··· ENTRIES SHOWN

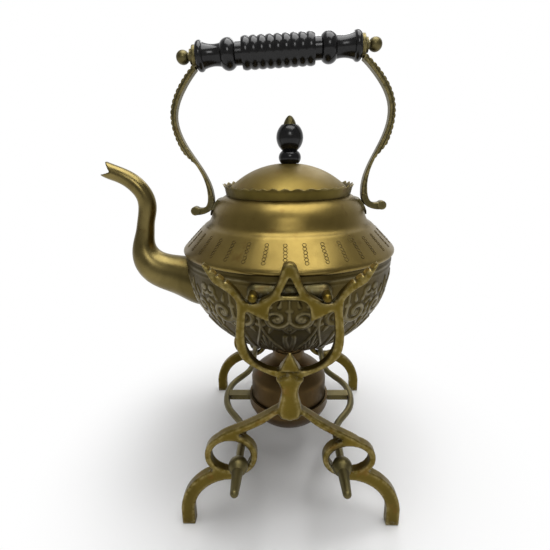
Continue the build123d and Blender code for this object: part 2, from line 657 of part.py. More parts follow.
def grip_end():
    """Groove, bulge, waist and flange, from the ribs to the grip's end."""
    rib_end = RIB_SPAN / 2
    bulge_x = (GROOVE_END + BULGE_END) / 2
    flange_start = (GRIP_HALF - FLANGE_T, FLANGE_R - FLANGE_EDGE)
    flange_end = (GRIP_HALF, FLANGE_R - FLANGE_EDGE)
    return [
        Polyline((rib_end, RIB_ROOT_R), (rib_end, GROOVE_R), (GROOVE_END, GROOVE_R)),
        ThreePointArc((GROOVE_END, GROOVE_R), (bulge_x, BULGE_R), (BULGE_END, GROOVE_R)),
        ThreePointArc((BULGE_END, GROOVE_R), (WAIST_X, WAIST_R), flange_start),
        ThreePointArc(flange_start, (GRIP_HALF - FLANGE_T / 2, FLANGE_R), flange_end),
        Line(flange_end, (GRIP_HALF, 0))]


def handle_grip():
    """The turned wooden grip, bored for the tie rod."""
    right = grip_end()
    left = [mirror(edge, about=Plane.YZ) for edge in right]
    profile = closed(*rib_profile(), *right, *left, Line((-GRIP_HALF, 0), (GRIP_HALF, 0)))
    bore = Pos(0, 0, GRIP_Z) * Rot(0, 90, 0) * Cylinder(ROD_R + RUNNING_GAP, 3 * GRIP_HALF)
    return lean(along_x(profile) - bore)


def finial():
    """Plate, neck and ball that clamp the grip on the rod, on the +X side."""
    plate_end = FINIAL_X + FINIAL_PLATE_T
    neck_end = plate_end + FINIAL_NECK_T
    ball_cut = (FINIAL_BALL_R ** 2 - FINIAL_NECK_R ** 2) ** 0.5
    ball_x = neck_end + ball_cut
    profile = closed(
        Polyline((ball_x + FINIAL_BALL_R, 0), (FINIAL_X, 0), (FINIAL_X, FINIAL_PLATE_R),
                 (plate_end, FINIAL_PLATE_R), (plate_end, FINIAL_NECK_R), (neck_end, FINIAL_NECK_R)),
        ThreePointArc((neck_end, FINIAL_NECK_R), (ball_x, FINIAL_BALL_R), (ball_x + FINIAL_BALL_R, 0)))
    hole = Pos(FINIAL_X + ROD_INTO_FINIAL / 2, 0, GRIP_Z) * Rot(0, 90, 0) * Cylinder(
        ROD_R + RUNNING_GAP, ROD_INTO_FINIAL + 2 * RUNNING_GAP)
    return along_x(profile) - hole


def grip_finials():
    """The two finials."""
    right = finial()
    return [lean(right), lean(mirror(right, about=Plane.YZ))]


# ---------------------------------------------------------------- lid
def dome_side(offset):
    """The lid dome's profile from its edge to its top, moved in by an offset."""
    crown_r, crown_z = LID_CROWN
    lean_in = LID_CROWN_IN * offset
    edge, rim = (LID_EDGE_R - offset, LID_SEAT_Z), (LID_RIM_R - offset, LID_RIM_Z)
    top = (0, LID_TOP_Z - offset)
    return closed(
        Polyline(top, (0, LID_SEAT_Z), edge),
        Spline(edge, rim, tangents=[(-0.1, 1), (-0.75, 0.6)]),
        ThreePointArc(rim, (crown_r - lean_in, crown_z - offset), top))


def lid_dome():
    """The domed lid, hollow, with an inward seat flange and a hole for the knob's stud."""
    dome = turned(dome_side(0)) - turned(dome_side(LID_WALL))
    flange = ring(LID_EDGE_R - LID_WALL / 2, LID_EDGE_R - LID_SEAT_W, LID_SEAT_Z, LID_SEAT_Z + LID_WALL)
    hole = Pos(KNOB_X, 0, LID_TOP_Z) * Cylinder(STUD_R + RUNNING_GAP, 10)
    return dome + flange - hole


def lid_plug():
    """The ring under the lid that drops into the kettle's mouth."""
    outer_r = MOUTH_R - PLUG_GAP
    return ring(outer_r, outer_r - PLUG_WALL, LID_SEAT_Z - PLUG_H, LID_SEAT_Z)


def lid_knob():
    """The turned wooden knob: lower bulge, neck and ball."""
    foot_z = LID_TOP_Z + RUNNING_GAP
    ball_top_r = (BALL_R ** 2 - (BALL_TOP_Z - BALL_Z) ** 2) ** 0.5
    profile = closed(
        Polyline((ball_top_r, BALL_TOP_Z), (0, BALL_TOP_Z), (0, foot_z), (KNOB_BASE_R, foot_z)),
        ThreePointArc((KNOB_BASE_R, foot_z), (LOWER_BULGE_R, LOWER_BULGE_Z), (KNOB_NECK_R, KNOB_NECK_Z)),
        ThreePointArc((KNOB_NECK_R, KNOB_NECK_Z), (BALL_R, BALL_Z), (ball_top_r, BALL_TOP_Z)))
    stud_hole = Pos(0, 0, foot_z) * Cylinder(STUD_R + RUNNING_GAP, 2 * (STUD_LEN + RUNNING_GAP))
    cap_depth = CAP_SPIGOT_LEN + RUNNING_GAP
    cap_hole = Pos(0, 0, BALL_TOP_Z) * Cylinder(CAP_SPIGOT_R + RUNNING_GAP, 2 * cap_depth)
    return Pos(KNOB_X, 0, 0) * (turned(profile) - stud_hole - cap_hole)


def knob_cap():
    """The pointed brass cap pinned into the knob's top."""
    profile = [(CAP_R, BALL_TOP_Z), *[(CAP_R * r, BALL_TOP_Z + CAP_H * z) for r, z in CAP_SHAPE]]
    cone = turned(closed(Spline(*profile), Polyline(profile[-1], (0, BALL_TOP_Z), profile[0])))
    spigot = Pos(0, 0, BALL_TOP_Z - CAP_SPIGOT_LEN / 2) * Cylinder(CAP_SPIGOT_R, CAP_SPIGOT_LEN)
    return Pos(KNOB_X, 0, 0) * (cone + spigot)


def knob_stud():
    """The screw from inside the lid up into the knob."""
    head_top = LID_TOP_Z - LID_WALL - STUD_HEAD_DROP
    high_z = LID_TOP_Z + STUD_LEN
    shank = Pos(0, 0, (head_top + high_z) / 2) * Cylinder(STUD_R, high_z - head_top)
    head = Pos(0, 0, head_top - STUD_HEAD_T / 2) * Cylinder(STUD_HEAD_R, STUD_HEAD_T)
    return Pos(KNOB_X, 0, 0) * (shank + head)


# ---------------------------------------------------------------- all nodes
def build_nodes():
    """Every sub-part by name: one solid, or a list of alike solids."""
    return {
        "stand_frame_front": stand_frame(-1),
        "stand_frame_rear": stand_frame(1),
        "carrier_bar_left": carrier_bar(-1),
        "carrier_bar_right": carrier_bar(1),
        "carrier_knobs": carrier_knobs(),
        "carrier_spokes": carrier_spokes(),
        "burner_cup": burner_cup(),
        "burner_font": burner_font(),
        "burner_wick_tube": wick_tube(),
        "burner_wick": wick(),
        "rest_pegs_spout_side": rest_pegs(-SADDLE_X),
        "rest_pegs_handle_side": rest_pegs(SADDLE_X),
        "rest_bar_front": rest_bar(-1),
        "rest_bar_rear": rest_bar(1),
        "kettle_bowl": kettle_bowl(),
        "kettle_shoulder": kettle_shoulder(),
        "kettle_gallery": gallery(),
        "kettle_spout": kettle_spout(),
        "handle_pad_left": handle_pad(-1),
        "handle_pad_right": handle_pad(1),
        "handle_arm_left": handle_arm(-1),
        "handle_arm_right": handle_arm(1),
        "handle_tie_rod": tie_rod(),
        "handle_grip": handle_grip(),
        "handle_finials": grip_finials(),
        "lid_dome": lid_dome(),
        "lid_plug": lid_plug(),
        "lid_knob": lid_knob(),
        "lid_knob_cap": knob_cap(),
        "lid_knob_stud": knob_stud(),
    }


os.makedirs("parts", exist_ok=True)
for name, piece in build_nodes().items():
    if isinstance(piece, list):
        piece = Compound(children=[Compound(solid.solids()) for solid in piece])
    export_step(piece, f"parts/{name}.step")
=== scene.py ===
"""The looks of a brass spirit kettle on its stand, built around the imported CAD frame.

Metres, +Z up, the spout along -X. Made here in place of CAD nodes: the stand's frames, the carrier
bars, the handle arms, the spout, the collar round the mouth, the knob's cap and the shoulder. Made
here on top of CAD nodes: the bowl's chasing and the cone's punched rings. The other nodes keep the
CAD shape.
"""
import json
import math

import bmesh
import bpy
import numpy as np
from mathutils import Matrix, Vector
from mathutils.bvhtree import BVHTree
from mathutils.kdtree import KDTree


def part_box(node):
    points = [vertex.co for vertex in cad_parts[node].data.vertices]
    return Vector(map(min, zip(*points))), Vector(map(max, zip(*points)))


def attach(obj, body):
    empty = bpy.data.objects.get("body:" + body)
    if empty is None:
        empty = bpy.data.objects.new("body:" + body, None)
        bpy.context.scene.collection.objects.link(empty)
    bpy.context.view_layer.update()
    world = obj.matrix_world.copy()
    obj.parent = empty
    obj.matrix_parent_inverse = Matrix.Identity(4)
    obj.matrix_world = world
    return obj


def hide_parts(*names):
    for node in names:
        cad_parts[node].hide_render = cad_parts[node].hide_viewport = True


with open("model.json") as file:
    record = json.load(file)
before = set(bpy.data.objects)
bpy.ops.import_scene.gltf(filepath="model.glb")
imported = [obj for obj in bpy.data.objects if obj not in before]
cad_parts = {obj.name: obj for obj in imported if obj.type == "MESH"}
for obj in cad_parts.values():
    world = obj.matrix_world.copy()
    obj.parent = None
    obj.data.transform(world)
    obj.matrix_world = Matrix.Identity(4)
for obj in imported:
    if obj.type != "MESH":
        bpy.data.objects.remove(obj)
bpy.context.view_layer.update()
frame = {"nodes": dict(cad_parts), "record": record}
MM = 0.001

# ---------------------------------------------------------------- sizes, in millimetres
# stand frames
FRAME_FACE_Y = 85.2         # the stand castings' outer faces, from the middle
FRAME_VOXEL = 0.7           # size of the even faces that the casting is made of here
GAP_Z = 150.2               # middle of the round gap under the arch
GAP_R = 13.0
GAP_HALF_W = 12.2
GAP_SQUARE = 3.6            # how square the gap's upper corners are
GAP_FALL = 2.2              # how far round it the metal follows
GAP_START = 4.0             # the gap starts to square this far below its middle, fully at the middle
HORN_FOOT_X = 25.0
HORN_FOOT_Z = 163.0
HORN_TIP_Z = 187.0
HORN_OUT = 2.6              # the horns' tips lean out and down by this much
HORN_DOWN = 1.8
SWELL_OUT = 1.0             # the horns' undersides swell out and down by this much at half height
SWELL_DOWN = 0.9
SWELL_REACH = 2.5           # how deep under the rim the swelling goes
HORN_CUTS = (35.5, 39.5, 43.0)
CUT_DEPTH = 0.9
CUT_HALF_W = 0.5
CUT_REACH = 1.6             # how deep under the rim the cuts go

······
··· ENTRIES SHOWN

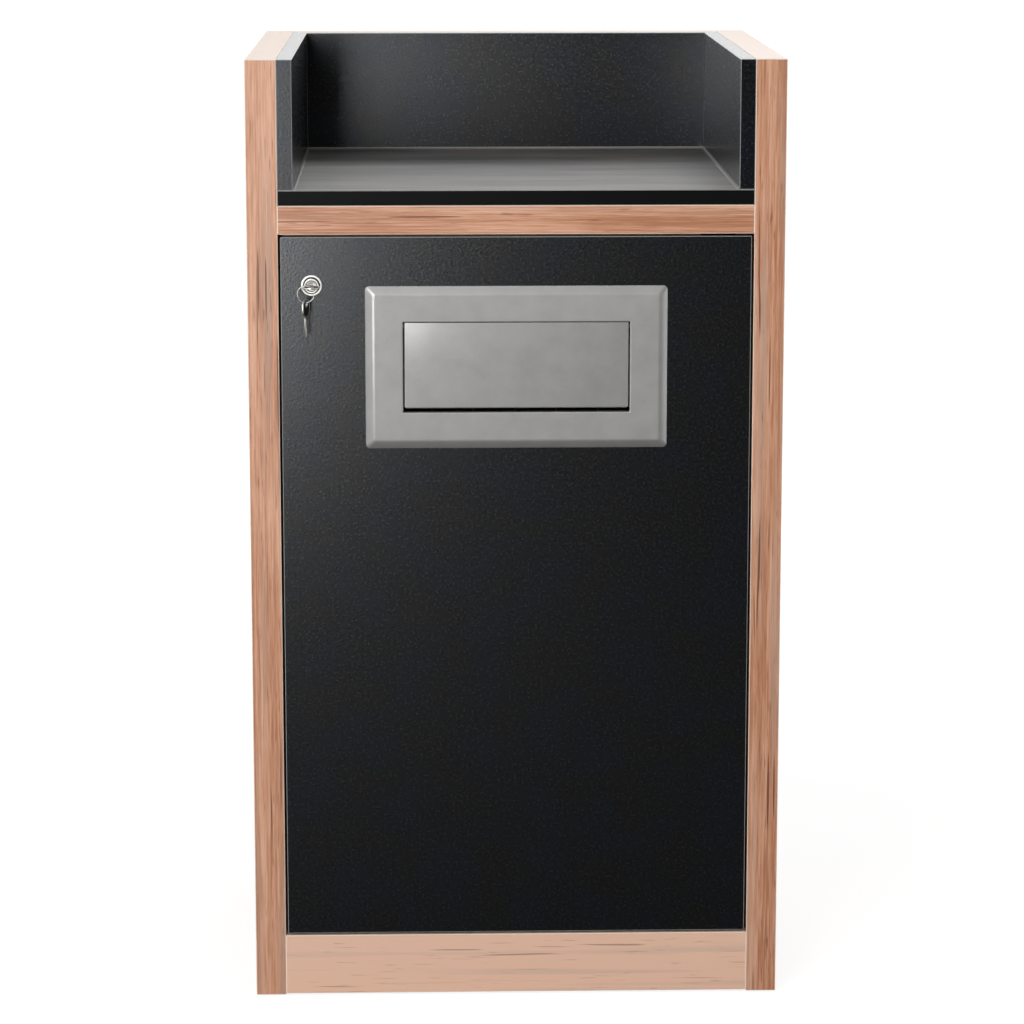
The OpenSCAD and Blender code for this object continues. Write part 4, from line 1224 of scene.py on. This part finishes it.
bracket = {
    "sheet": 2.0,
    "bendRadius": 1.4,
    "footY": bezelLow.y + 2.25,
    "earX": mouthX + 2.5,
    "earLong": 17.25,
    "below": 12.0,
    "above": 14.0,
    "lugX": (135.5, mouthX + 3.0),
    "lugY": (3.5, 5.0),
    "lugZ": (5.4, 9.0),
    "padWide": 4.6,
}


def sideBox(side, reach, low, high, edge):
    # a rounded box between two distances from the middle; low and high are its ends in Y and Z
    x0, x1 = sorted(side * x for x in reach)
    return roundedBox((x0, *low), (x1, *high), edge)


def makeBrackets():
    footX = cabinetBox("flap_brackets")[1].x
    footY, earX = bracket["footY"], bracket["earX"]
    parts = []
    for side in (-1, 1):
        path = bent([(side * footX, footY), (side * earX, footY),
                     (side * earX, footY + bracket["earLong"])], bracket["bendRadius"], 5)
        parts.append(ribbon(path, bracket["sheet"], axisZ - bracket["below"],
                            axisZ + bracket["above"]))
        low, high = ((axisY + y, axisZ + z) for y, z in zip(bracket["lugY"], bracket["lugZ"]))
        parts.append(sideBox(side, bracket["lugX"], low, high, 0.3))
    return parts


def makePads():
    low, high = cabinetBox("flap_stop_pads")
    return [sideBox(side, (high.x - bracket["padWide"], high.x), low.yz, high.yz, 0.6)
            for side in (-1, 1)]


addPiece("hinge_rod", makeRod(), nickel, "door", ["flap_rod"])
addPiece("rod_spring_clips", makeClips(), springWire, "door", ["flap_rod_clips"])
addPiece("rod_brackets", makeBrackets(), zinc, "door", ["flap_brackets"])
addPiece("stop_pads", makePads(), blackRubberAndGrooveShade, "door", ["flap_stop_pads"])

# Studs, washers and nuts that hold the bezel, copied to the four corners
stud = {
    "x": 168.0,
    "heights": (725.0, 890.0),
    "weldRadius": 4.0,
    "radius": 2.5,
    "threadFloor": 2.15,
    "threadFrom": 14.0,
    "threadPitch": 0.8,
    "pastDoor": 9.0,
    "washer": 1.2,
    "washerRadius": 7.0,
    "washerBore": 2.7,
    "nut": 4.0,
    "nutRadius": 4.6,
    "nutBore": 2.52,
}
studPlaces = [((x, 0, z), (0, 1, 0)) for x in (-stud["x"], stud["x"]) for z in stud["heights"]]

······

WHAT IS ASKED –
Collect the lines of the data that carry the word "record".

RESULT BELOW –
    record = json.load(file)
frame = {"nodes": dict(cad_parts), "record": record}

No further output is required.